Seulement par-dessus cette question anodine et banale s'en cache une autre beaucoup moins évidente lorsque l'on n'est pas armé pour y répondre : as-tu envie de vivre ?

Cette question est celle qui pose problème à notre personnage principal. Lui et ses amis représentent un groupe co-dépendant et dysfonctionnel où cette question n'existe pas ou plus. Le choix est fait pour eux depuis longtemps mais pas pour lui. Et au cours de son chemin, il reste perplexe et sans but. Mais l'important n'est pas la chute, comme le formulera deux ans plus tard La Haine de Mathieu Kassovitz dans un film qui en est a priori inspiré, c'est bel et bien une question d'atterrissage.

Ce film apparaît un an après un Boyz in Da Hood. La où son prédécesseur était plus standard et pédagogique et donc moins efficace, Menace II Society est social et démonstratif. Celui-ci ressemble beaucoup plus à la rue et les personnages sont moins propres, moins léchés. La réaction est donc bien plus épidermique et le spectateur ne fait qu'observer un monde qu'a priori il ne connaît pas mais qui ressemble au sien, de loin.
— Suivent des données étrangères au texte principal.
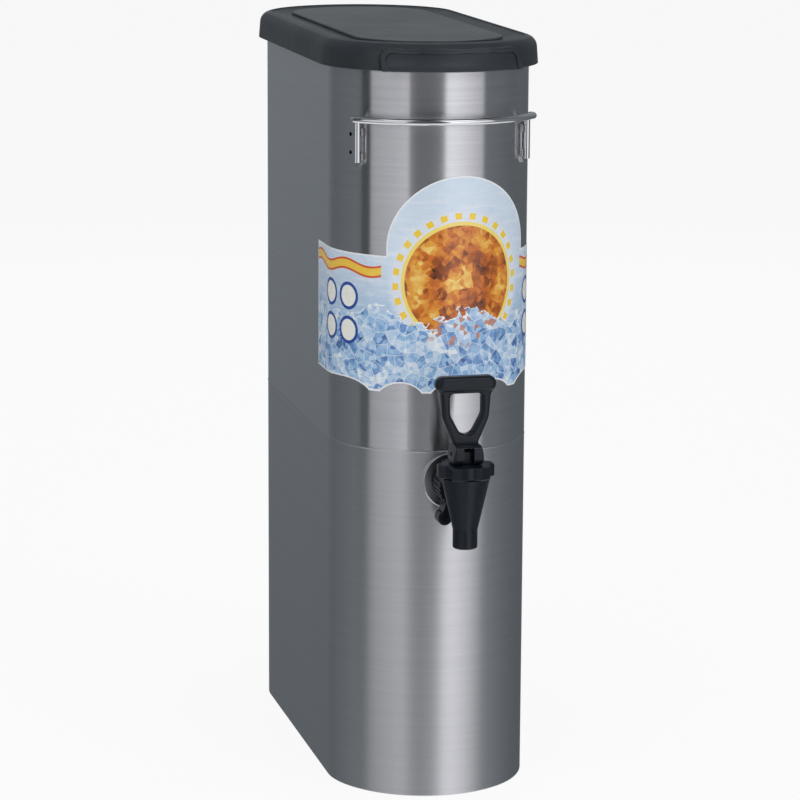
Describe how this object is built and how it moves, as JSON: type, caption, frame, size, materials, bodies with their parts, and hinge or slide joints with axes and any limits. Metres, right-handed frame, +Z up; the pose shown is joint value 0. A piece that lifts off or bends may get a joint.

La BO, tout aussi efficace se mélange aux images avec aisance pour donner un ensemble percutant qui commence en puissance et finit fort. On regrettera quelques passages R'N'B où R.Kelly nous chante l'amour et les oiseaux en parallèle de l'état d'apesanteur du héros dans sa découverte d'autres sentiments plus doux que son lot quotidien.

Sinon, sous tout rapport et bien que peu novateur, on prend un plaisir certain à découvrir le quartier, la monotonie des habitants, les règles de vie et le patois local qui nous empoisonne l'esprit pendant les 15 premières minutes du film et nous empêche de comprendre. Le grain de la pellicule renforce l'impression d'être au milieu du ghetto et donne vie à l'ensemble.

Ce film laisse donc une forte impression et une morale mitigée dont la logique se démantèle, petit à petit, dans un environnement plus noir que blanc, et où subsistent un peu partout toutes les nuances de gris.